**Material provided**.
-- Start --

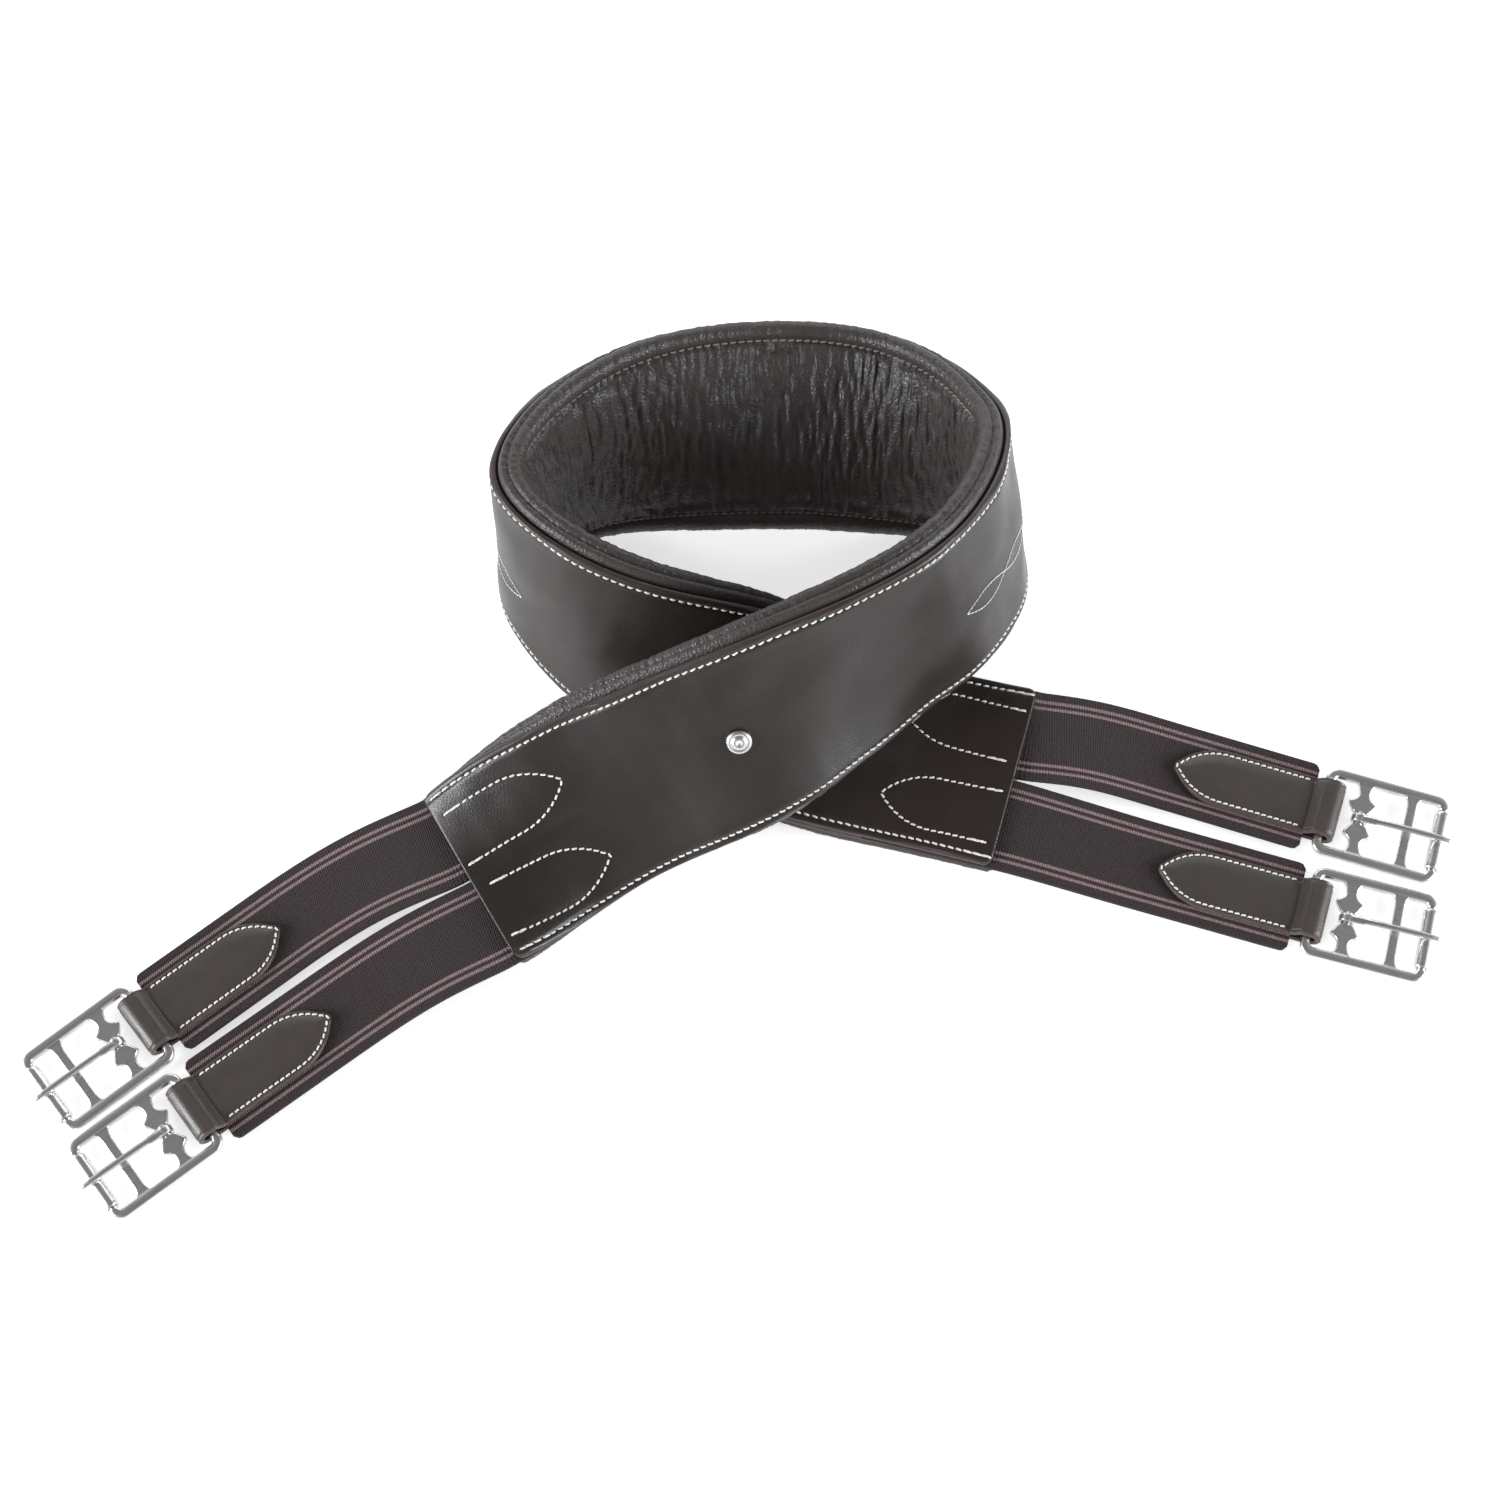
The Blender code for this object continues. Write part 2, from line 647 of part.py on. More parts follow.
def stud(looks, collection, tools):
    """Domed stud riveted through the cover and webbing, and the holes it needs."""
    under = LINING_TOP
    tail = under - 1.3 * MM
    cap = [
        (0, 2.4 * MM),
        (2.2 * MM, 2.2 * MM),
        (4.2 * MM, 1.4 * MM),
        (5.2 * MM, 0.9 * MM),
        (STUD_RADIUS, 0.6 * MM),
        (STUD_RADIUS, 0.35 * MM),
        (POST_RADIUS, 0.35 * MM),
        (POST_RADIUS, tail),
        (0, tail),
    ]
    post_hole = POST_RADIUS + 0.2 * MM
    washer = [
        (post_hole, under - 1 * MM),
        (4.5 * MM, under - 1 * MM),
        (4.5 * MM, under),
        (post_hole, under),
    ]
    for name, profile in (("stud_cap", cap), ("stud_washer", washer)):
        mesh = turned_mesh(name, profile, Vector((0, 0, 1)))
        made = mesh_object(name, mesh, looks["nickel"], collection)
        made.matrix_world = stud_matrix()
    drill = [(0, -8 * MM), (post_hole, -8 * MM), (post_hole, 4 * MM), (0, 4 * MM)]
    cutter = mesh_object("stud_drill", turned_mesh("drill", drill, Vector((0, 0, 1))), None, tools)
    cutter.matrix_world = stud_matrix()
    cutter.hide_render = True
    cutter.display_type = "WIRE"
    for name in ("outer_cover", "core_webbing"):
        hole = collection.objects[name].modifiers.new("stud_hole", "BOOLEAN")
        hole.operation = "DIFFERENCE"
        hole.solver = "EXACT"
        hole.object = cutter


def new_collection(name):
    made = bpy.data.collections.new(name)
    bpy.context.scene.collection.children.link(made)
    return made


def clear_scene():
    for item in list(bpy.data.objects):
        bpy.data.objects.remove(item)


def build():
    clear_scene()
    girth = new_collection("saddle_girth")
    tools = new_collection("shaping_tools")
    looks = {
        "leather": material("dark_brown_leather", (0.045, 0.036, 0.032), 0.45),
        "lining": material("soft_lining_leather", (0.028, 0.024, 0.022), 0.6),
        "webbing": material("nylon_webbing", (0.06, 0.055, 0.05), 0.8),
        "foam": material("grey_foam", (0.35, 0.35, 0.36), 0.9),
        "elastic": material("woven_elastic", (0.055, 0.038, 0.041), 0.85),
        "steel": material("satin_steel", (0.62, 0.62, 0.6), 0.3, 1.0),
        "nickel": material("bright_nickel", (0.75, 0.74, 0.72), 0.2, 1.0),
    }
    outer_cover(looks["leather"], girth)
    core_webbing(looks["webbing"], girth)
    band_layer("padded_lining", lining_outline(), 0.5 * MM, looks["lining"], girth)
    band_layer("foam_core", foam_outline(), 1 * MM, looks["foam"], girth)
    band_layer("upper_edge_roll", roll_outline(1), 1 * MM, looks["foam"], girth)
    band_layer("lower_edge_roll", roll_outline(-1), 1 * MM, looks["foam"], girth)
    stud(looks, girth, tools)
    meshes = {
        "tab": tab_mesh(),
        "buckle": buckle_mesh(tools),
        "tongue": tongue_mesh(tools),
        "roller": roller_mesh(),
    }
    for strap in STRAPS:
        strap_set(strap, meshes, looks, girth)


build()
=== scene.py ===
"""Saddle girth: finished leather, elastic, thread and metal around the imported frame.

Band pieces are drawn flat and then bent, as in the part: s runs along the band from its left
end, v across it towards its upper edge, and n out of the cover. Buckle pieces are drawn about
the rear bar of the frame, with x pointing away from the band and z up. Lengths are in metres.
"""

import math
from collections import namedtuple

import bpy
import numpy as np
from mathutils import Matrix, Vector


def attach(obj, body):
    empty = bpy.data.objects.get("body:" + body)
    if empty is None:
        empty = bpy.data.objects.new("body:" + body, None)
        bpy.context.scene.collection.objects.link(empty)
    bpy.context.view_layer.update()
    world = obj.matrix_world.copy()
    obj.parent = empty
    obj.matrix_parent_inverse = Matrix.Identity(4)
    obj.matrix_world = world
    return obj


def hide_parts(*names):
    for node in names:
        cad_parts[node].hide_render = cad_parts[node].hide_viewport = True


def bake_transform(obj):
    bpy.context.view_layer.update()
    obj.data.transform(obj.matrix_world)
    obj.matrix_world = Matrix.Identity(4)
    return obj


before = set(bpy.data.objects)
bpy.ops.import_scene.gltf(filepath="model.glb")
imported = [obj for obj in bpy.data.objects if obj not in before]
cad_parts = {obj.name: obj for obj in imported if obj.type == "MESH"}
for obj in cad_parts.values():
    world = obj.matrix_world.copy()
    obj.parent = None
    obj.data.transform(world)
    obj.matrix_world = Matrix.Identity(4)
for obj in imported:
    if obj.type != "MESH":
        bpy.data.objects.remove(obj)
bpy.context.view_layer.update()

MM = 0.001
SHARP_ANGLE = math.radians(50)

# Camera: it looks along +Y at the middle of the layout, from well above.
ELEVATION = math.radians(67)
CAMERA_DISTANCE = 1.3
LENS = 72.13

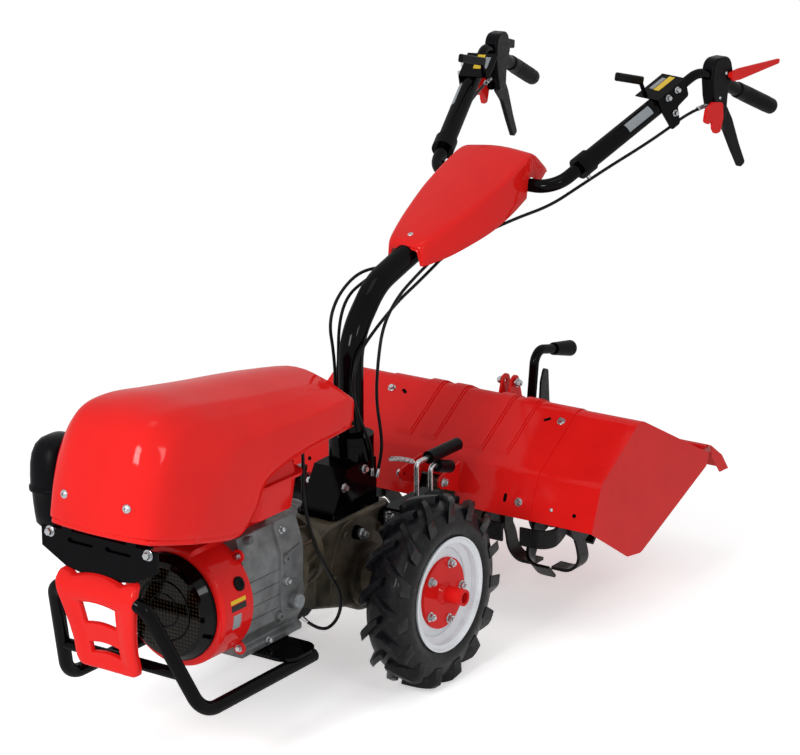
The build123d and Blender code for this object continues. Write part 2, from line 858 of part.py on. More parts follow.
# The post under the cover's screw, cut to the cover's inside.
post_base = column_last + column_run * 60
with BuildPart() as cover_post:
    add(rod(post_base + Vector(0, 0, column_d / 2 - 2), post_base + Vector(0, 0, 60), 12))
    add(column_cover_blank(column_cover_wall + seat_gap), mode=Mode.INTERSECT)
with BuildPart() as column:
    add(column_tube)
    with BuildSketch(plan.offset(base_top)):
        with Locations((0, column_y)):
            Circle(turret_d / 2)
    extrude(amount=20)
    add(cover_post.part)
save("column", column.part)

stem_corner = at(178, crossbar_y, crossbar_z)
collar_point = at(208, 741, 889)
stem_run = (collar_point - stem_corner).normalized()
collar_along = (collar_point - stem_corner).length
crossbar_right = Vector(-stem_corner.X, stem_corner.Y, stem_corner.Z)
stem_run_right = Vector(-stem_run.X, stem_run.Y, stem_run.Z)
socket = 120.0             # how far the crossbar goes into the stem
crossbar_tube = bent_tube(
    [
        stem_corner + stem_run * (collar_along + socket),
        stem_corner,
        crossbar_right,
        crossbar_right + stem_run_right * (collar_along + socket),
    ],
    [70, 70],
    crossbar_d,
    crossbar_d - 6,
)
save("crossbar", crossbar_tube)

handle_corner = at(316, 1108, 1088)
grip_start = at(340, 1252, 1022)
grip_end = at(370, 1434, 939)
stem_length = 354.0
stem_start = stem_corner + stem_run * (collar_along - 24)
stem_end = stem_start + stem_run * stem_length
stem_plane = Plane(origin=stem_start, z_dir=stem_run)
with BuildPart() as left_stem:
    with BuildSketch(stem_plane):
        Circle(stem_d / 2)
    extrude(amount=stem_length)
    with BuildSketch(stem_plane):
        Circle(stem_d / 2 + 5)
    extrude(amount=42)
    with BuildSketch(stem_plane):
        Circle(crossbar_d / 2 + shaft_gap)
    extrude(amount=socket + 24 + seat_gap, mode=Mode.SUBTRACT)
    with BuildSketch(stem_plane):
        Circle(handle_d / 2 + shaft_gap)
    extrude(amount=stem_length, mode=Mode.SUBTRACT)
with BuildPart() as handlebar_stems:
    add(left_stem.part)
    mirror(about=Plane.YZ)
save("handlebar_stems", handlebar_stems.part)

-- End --

**Brief**. Reproduce the material above, every line of it, exactly.

**Response**.
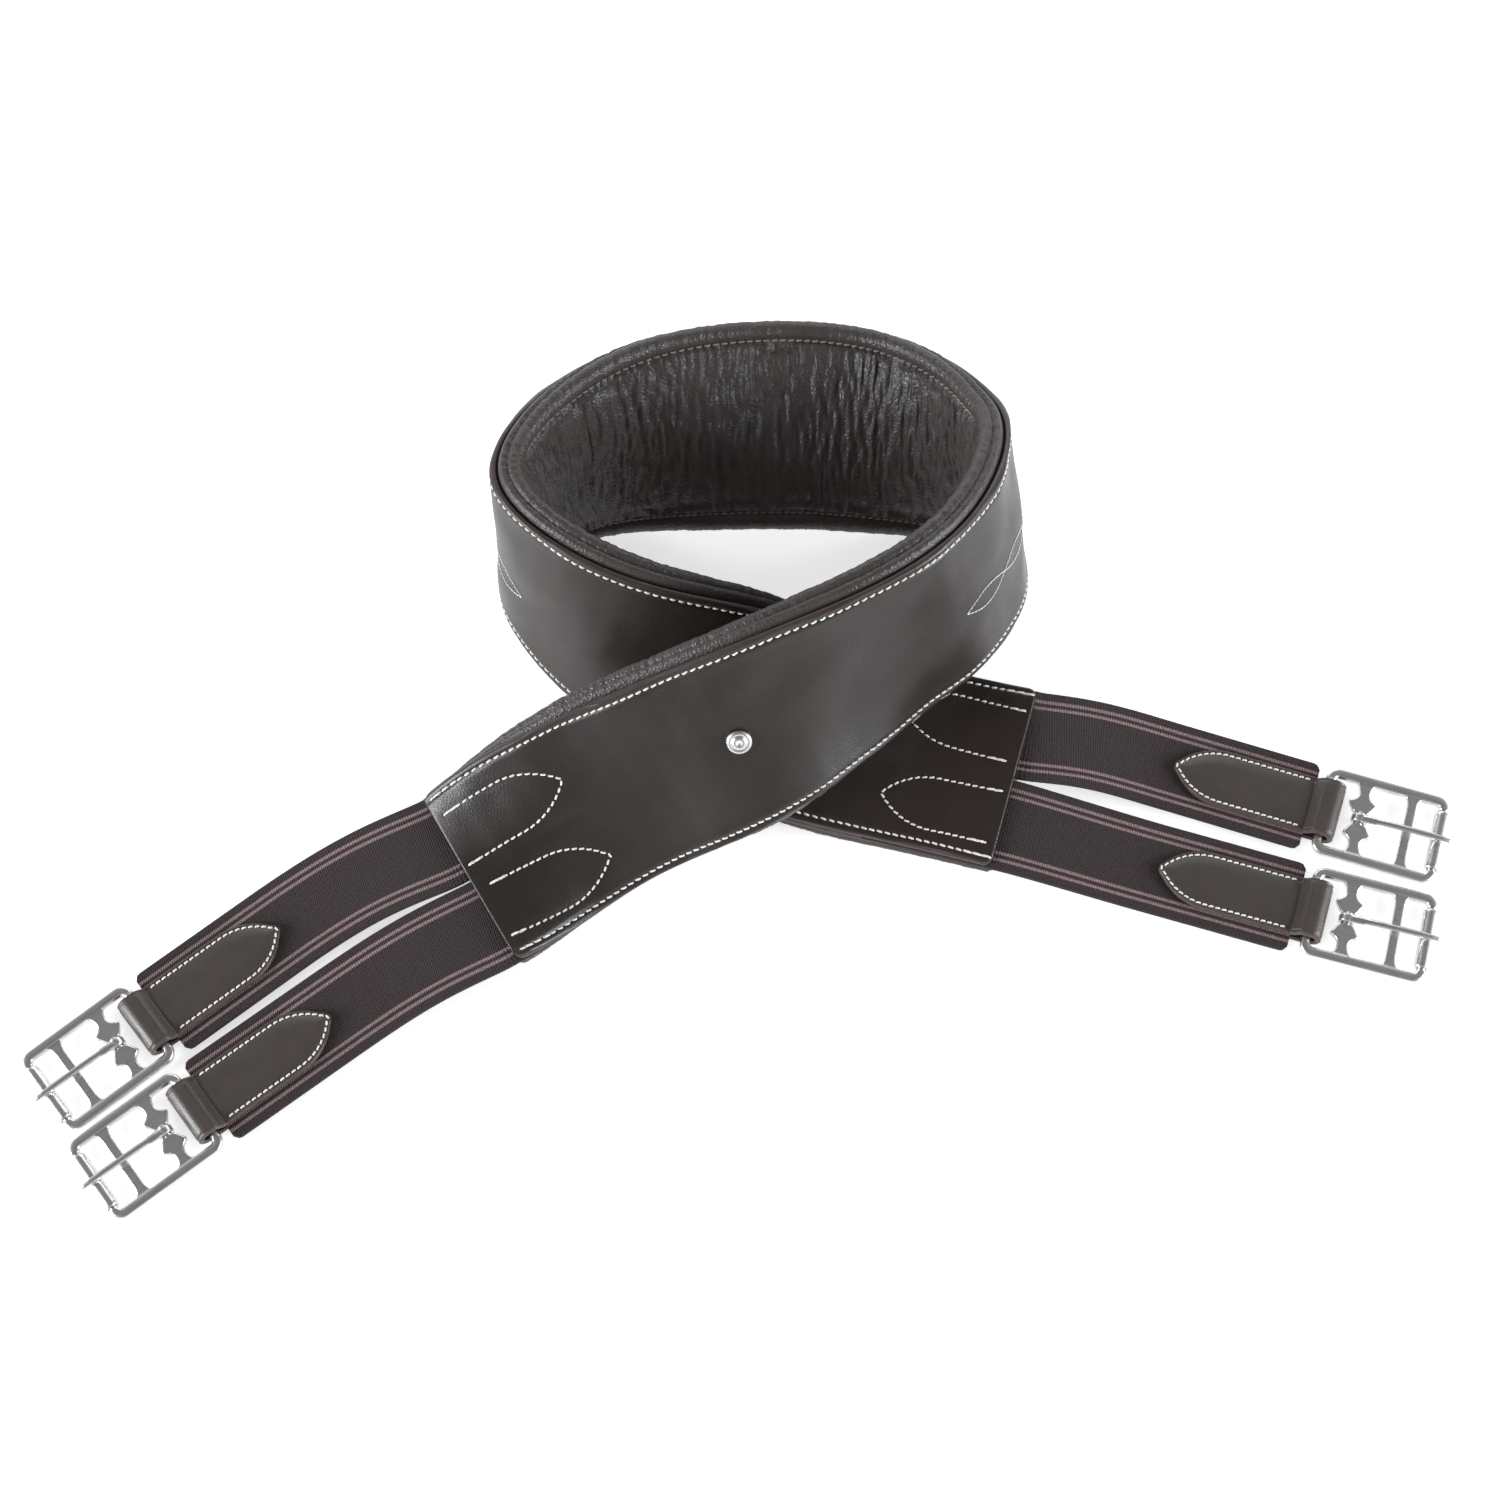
The Blender code for this object continues. Write part 2, from line 647 of part.py on. More parts follow.
def stud(looks, collection, tools):
    """Domed stud riveted through the cover and webbing, and the holes it needs."""
    under = LINING_TOP
    tail = under - 1.3 * MM
    cap = [
        (0, 2.4 * MM),
        (2.2 * MM, 2.2 * MM),
        (4.2 * MM, 1.4 * MM),
        (5.2 * MM, 0.9 * MM),
        (STUD_RADIUS, 0.6 * MM),
        (STUD_RADIUS, 0.35 * MM),
        (POST_RADIUS, 0.35 * MM),
        (POST_RADIUS, tail),
        (0, tail),
    ]
    post_hole = POST_RADIUS + 0.2 * MM
    washer = [
        (post_hole, under - 1 * MM),
        (4.5 * MM, under - 1 * MM),
        (4.5 * MM, under),
        (post_hole, under),
    ]
    for name, profile in (("stud_cap", cap), ("stud_washer", washer)):
        mesh = turned_mesh(name, profile, Vector((0, 0, 1)))
        made = mesh_object(name, mesh, looks["nickel"], collection)
        made.matrix_world = stud_matrix()
    drill = [(0, -8 * MM), (post_hole, -8 * MM), (post_hole, 4 * MM), (0, 4 * MM)]
    cutter = mesh_object("stud_drill", turned_mesh("drill", drill, Vector((0, 0, 1))), None, tools)
    cutter.matrix_world = stud_matrix()
    cutter.hide_render = True
    cutter.display_type = "WIRE"
    for name in ("outer_cover", "core_webbing"):
        hole = collection.objects[name].modifiers.new("stud_hole", "BOOLEAN")
        hole.operation = "DIFFERENCE"
        hole.solver = "EXACT"
        hole.object = cutter


def new_collection(name):
    made = bpy.data.collections.new(name)
    bpy.context.scene.collection.children.link(made)
    return made


def clear_scene():
    for item in list(bpy.data.objects):
        bpy.data.objects.remove(item)


def build():
    clear_scene()
    girth = new_collection("saddle_girth")
    tools = new_collection("shaping_tools")
    looks = {
        "leather": material("dark_brown_leather", (0.045, 0.036, 0.032), 0.45),
        "lining": material("soft_lining_leather", (0.028, 0.024, 0.022), 0.6),
        "webbing": material("nylon_webbing", (0.06, 0.055, 0.05), 0.8),
        "foam": material("grey_foam", (0.35, 0.35, 0.36), 0.9),
        "elastic": material("woven_elastic", (0.055, 0.038, 0.041), 0.85),
        "steel": material("satin_steel", (0.62, 0.62, 0.6), 0.3, 1.0),
        "nickel": material("bright_nickel", (0.75, 0.74, 0.72), 0.2, 1.0),
    }
    outer_cover(looks["leather"], girth)
    core_webbing(looks["webbing"], girth)
    band_layer("padded_lining", lining_outline(), 0.5 * MM, looks["lining"], girth)
    band_layer("foam_core", foam_outline(), 1 * MM, looks["foam"], girth)
    band_layer("upper_edge_roll", roll_outline(1), 1 * MM, looks["foam"], girth)
    band_layer("lower_edge_roll", roll_outline(-1), 1 * MM, looks["foam"], girth)
    stud(looks, girth, tools)
    meshes = {
        "tab": tab_mesh(),
        "buckle": buckle_mesh(tools),
        "tongue": tongue_mesh(tools),
        "roller": roller_mesh(),
    }
    for strap in STRAPS:
        strap_set(strap, meshes, looks, girth)


build()
=== scene.py ===
"""Saddle girth: finished leather, elastic, thread and metal around the imported frame.

Band pieces are drawn flat and then bent, as in the part: s runs along the band from its left
end, v across it towards its upper edge, and n out of the cover. Buckle pieces are drawn about
the rear bar of the frame, with x pointing away from the band and z up. Lengths are in metres.
"""

import math
from collections import namedtuple

import bpy
import numpy as np
from mathutils import Matrix, Vector


def attach(obj, body):
    empty = bpy.data.objects.get("body:" + body)
    if empty is None:
        empty = bpy.data.objects.new("body:" + body, None)
        bpy.context.scene.collection.objects.link(empty)
    bpy.context.view_layer.update()
    world = obj.matrix_world.copy()
    obj.parent = empty
    obj.matrix_parent_inverse = Matrix.Identity(4)
    obj.matrix_world = world
    return obj


def hide_parts(*names):
    for node in names:
        cad_parts[node].hide_render = cad_parts[node].hide_viewport = True


def bake_transform(obj):
    bpy.context.view_layer.update()
    obj.data.transform(obj.matrix_world)
    obj.matrix_world = Matrix.Identity(4)
    return obj


before = set(bpy.data.objects)
bpy.ops.import_scene.gltf(filepath="model.glb")
imported = [obj for obj in bpy.data.objects if obj not in before]
cad_parts = {obj.name: obj for obj in imported if obj.type == "MESH"}
for obj in cad_parts.values():
    world = obj.matrix_world.copy()
    obj.parent = None
    obj.data.transform(world)
    obj.matrix_world = Matrix.Identity(4)
for obj in imported:
    if obj.type != "MESH":
        bpy.data.objects.remove(obj)
bpy.context.view_layer.update()

MM = 0.001
SHARP_ANGLE = math.radians(50)

# Camera: it looks along +Y at the middle of the layout, from well above.
ELEVATION = math.radians(67)
CAMERA_DISTANCE = 1.3
LENS = 72.13

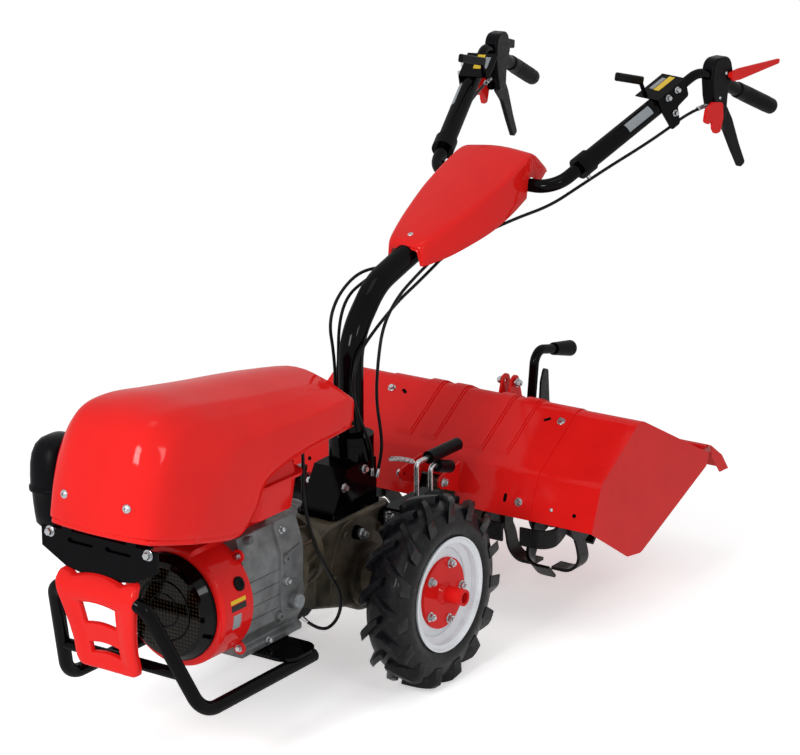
The build123d and Blender code for this object continues. Write part 2, from line 858 of part.py on. More parts follow.
# The post under the cover's screw, cut to the cover's inside.
post_base = column_last + column_run * 60
with BuildPart() as cover_post:
    add(rod(post_base + Vector(0, 0, column_d / 2 - 2), post_base + Vector(0, 0, 60), 12))
    add(column_cover_blank(column_cover_wall + seat_gap), mode=Mode.INTERSECT)
with BuildPart() as column:
    add(column_tube)
    with BuildSketch(plan.offset(base_top)):
        with Locations((0, column_y)):
            Circle(turret_d / 2)
    extrude(amount=20)
    add(cover_post.part)
save("column", column.part)

stem_corner = at(178, crossbar_y, crossbar_z)
collar_point = at(208, 741, 889)
stem_run = (collar_point - stem_corner).normalized()
collar_along = (collar_point - stem_corner).length
crossbar_right = Vector(-stem_corner.X, stem_corner.Y, stem_corner.Z)
stem_run_right = Vector(-stem_run.X, stem_run.Y, stem_run.Z)
socket = 120.0             # how far the crossbar goes into the stem
crossbar_tube = bent_tube(
    [
        stem_corner + stem_run * (collar_along + socket),
        stem_corner,
        crossbar_right,
        crossbar_right + stem_run_right * (collar_along + socket),
    ],
    [70, 70],
    crossbar_d,
    crossbar_d - 6,
)
save("crossbar", crossbar_tube)

handle_corner = at(316, 1108, 1088)
grip_start = at(340, 1252, 1022)
grip_end = at(370, 1434, 939)
stem_length = 354.0
stem_start = stem_corner + stem_run * (collar_along - 24)
stem_end = stem_start + stem_run * stem_length
stem_plane = Plane(origin=stem_start, z_dir=stem_run)
with BuildPart() as left_stem:
    with BuildSketch(stem_plane):
        Circle(stem_d / 2)
    extrude(amount=stem_length)
    with BuildSketch(stem_plane):
        Circle(stem_d / 2 + 5)
    extrude(amount=42)
    with BuildSketch(stem_plane):
        Circle(crossbar_d / 2 + shaft_gap)
    extrude(amount=socket + 24 + seat_gap, mode=Mode.SUBTRACT)
    with BuildSketch(stem_plane):
        Circle(handle_d / 2 + shaft_gap)
    extrude(amount=stem_length, mode=Mode.SUBTRACT)
with BuildPart() as handlebar_stems:
    add(left_stem.part)
    mirror(about=Plane.YZ)
save("handlebar_stems", handlebar_stems.part)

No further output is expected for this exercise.